Grease a 9-inch loose bottomed tart pan.
Add the almond flour, egg and salt into a food processor and pulse for a few seconds until it forms a crumbly texture.
Slowly drizzle in the melted ghee/butter while continuing to pulse.
Remove the dough from the food processor and evenly press it into the tart pan along the bottom as well as up the sides.
Prick holes into the base using a fork.
Bake in the oven for 10 minutes until golden in color.
Bring a skillet filled with 2 inches of water to a gentle simmer on medium heat, while the crust is baking.
Add the asparagus spears to the skillet and cook for 5 minutes.
Remove the asparagus from the pan and cut the spears into 1-inch pieces.
Pour the water out of the skillet and add in the olive oil.
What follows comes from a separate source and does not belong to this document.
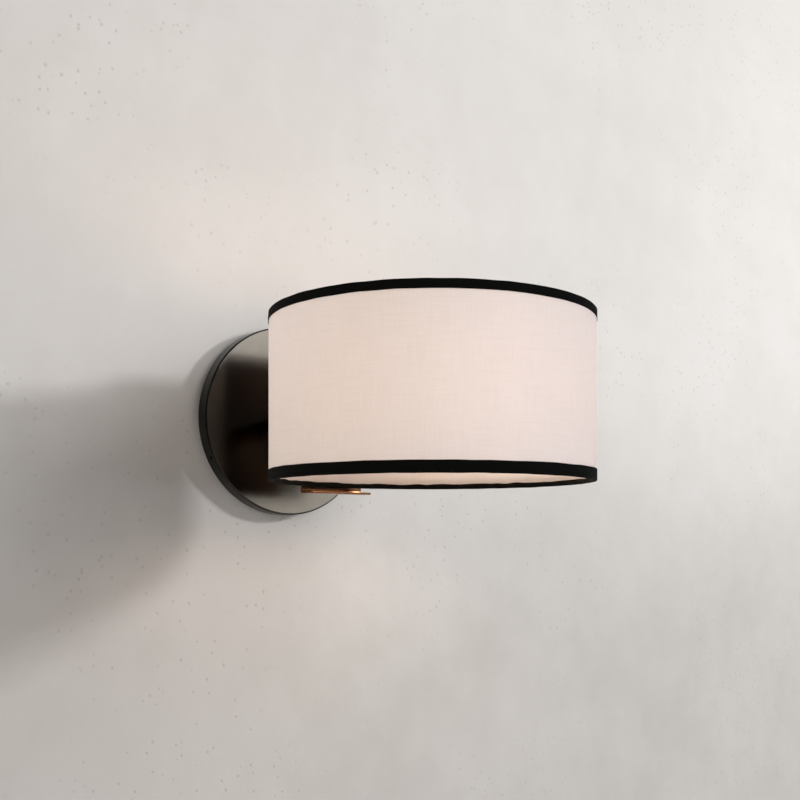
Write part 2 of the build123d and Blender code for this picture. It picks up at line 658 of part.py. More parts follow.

Season the salmon fillets with salt and pepper and cook them for 3 minutes per side on medium heat. Once the salmon is cooked transfer it to a plate, remove the skin and use a fork to break it into pieces.
Whisk the eggs, mustard and coconut cream together in a bowl.
Evenly arrange the flaked salmon, pieces of asparagus and chopped red onion in the quiche shell.
Pour the egg mixture overtop, and then arrange the chopped dill and capers on top.
Bake in the oven for 15 minutes until the egg has set. If the crust is browning too much, place a sheet of tinfoil overtop while it bakes.